Q: When preparing to sign a compromise and release agreement for work comp case what exactly am I giving up besides future
A: I'd be committing malpractice if I answered this question because I would need to see the compromise & release first before I could tell you exactly what you are giving up. Generally speaking you would not be able to reopen your case like you could within 5 years of your last date of injury if settled by stipulation but again, I really cannot tell you for sure until I have had a chance to review the document. I'm sorry. I wish I could be of more help, but I really do not want to give you with the wrong information by guessing what the terms are in your settlement document.
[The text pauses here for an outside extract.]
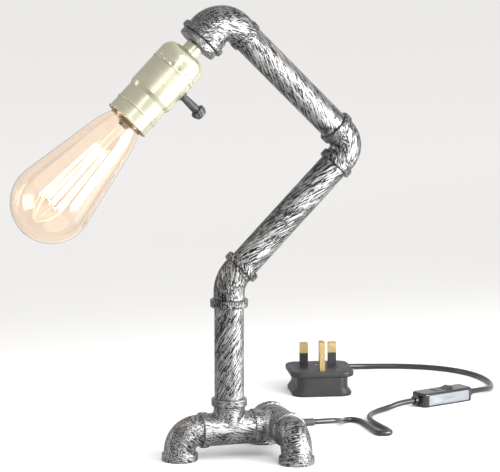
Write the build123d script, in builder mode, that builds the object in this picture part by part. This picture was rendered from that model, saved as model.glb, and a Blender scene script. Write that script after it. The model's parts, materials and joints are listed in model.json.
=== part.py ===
# Industrial table lamp built from half-inch pipe fittings.
#
# Two tees joined end to end stand on three street elbows. A column rises from the first tee
# to a 45 degree elbow, and two arms with a 90 degree elbow between them carry the head, a
# reducing elbow that holds a turn-knob lampholder with a pear-shaped filament bulb. The flex
# runs inside the pipes, and a free cord with a rocker switch and a three-pin plug lies behind.
#
# Millimetres, +Z up, standing on z = 0. X runs along the first tee and the arms, with the bulb
# on the -X side. The origin is under the middle of the lamp without its cord.

import os
from math import cos, pi, radians, sin, sqrt, tan

from build123d import *

os.makedirs("parts", exist_ok=True)

# ---------------------------------------------------------------- pipe and threads
pipe_diameter = 21.3
pipe_bore = 16.1
thread_diameter = 19.8  # half-inch pipe thread, plain at its pitch line
thread_length = 8.6
socket_depth = 9.0
running_gap = 0.05  # radial, between a thread and its socket
shoulder_gap = 0.2  # between a pipe's full diameter and the collar's face
end_chamfer = 0.5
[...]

A: It completely depends on what the writers put in the agreement! Most of the time, you agree to release all possible claims against the employer, a 'general release'. The WCAB Judges are NOT supposed to approve that language but many do. So if later you find out you got cancer from exposure on that job you can't do anything because you released that right. Most say you are surrendering your right to reopen for any New &Further Disability, so if you can't walk in 2 years you cannot return to the insurer to say the injury made you much, much worse than when you took the lump-sum offer. Some include a release of getting penalties if the payment ordered by the judge is within 35 days (the labor code only gives them 25 days). I had a teacher who was fired because she couldn't run across the entire campus in the even of an active shooter...she pursued a wrongful termination action and won nearly $1,000,000 because I wouldn't let her sign a Compromise & RElease surrendering all of her claims against the employer. So it releases whatever it says it releases, and if you get fired, you could be losing $1,000,000.